[REQUEST]
Begin at the line containing "Write the OpenSCAD" and stop at the line containing "outlet faces -Y."; copy those lines exactly, ends included, and nothing else.
╔══
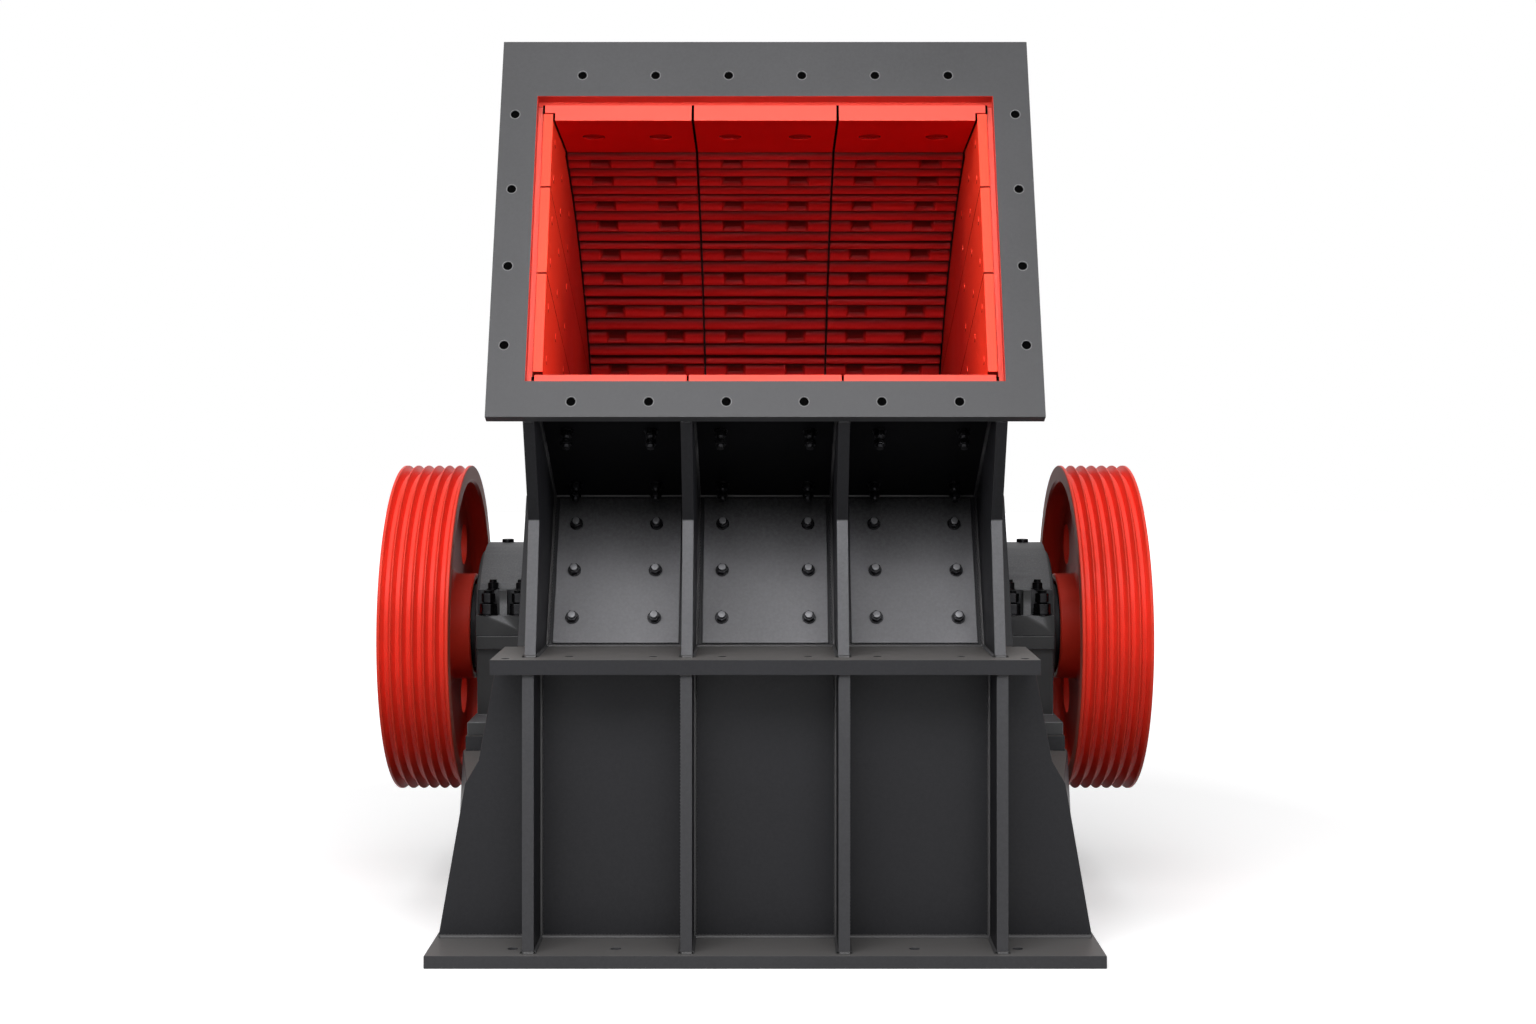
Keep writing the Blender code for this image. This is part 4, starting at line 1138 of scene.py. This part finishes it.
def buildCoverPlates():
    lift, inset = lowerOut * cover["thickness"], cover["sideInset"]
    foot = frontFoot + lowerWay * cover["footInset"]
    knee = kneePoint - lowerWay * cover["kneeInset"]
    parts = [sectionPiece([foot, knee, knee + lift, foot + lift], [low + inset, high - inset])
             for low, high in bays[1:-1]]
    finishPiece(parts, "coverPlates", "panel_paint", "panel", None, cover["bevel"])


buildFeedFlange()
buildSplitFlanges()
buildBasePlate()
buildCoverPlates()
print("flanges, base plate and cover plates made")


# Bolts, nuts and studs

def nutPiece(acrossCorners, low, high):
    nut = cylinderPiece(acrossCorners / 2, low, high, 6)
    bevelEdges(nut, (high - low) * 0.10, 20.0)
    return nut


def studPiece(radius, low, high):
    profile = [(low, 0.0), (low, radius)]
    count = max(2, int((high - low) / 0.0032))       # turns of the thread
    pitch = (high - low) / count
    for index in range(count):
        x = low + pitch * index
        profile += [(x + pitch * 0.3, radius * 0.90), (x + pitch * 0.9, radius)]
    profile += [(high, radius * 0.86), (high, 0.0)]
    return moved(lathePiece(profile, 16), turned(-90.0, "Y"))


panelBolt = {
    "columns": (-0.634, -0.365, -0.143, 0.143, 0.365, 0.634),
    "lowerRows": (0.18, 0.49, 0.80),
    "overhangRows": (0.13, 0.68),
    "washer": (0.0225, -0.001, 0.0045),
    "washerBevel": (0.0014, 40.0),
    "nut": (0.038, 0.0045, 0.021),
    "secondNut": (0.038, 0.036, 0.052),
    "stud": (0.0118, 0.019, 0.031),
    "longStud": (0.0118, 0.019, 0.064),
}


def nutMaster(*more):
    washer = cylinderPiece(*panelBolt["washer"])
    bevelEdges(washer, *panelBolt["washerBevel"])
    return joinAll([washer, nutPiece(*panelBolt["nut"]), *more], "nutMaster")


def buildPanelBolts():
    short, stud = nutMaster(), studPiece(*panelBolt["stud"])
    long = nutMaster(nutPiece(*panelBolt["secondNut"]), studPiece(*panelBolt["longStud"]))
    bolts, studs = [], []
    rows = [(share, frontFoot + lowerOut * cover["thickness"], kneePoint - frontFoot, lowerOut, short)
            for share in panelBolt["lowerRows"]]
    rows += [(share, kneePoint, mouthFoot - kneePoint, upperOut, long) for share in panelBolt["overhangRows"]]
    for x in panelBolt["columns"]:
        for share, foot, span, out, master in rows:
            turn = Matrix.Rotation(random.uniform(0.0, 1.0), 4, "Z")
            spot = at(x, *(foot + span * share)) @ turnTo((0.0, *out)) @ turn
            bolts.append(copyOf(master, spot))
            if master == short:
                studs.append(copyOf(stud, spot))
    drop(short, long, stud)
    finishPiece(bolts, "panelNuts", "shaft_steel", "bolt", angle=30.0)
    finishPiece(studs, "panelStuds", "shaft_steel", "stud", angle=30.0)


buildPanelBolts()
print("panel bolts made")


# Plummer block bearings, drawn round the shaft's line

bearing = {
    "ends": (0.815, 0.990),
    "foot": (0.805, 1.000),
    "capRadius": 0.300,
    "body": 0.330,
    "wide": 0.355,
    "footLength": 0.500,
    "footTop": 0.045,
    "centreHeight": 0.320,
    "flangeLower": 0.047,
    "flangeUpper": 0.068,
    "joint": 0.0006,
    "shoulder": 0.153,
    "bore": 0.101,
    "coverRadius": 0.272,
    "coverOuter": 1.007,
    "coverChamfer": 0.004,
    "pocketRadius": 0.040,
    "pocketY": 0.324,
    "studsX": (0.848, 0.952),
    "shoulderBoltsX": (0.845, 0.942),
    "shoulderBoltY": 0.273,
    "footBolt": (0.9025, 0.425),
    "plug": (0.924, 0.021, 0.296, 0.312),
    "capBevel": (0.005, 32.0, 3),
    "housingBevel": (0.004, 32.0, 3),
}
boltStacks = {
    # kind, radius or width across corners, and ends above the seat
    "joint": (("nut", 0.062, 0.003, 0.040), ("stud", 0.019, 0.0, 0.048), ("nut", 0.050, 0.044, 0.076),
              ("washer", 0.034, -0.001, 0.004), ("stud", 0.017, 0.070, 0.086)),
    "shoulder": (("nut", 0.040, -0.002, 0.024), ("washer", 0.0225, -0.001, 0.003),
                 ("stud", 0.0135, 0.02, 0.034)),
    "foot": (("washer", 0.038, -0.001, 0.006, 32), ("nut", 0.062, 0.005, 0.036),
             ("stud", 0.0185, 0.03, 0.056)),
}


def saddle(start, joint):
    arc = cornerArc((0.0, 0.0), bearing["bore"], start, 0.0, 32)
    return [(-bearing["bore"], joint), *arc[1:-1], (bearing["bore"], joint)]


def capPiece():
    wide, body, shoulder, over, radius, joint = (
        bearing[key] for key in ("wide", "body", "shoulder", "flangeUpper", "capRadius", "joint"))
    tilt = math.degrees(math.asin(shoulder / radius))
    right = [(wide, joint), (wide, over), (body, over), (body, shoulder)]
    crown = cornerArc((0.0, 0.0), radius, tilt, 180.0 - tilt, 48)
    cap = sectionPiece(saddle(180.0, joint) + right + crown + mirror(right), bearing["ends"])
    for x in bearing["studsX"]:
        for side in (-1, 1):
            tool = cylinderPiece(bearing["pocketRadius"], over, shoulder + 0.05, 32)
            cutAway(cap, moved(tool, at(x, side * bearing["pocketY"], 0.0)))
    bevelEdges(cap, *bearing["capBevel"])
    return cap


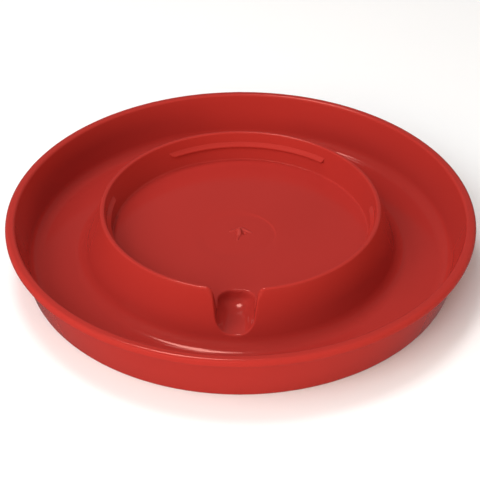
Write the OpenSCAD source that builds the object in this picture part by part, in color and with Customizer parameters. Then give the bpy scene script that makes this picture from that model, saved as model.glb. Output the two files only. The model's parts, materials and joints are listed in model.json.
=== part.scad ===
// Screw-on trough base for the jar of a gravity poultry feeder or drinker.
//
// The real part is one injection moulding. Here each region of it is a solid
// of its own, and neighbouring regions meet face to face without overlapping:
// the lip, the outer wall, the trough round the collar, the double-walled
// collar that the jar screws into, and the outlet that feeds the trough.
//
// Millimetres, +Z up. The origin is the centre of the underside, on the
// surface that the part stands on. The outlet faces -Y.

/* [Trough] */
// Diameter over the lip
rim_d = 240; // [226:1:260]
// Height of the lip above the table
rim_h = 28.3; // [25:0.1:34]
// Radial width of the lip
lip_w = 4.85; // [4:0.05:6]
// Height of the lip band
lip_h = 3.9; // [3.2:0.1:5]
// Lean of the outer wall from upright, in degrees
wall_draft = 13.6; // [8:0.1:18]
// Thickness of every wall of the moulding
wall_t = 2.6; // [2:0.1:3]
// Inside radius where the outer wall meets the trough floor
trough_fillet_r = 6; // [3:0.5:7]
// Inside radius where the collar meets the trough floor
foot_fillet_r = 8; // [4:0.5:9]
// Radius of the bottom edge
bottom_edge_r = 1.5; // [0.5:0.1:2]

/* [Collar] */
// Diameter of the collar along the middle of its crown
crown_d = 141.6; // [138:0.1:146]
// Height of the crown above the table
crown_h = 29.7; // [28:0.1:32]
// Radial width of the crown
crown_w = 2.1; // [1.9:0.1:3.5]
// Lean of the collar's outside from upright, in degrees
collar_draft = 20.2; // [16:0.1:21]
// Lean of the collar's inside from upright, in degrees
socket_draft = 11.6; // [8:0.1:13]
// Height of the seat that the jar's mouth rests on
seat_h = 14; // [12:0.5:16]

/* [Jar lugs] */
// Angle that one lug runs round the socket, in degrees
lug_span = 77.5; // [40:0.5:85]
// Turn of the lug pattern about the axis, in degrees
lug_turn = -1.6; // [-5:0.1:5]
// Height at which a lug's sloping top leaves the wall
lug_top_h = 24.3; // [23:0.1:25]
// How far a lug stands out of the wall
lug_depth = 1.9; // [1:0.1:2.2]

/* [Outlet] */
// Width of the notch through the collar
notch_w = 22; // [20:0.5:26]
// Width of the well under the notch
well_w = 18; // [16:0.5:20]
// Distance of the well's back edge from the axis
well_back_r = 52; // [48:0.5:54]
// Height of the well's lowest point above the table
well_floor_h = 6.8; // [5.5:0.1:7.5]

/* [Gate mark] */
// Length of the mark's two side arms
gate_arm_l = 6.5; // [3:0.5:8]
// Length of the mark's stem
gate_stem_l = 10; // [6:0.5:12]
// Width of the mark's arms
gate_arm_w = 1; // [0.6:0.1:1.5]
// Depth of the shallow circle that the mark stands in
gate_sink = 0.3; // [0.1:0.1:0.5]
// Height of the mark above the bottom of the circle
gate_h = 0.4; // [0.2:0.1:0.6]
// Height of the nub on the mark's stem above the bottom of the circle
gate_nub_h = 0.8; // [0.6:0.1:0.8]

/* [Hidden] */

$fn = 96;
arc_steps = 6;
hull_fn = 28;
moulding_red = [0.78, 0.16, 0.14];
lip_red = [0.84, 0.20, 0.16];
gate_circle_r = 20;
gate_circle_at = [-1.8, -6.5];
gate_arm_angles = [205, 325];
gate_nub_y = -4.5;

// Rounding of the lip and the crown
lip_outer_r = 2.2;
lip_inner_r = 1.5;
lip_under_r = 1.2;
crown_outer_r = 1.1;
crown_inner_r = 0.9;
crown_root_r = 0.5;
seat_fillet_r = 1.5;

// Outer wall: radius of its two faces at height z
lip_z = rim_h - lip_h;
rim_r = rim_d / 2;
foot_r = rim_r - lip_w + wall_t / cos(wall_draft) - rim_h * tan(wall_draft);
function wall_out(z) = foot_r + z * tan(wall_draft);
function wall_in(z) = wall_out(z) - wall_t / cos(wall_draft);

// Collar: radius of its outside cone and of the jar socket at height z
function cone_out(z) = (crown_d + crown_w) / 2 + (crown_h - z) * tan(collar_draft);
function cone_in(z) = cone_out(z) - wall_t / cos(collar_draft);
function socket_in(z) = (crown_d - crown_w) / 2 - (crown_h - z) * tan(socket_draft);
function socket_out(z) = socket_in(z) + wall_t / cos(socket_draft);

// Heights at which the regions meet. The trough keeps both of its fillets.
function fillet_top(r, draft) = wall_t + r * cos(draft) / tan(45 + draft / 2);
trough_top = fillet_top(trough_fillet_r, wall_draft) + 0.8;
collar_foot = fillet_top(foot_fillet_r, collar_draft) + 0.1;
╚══
[CORRECT OUTPUT]
Write the OpenSCAD source that builds the object in this picture part by part, in color and with Customizer parameters. Then give the bpy scene script that makes this picture from that model, saved as model.glb. Output the two files only. The model's parts, materials and joints are listed in model.json.
=== part.scad ===
// Screw-on trough base for the jar of a gravity poultry feeder or drinker.
//
// The real part is one injection moulding. Here each region of it is a solid
// of its own, and neighbouring regions meet face to face without overlapping:
// the lip, the outer wall, the trough round the collar, the double-walled
// collar that the jar screws into, and the outlet that feeds the trough.
//
// Millimetres, +Z up. The origin is the centre of the underside, on the
// surface that the part stands on. The outlet faces -Y.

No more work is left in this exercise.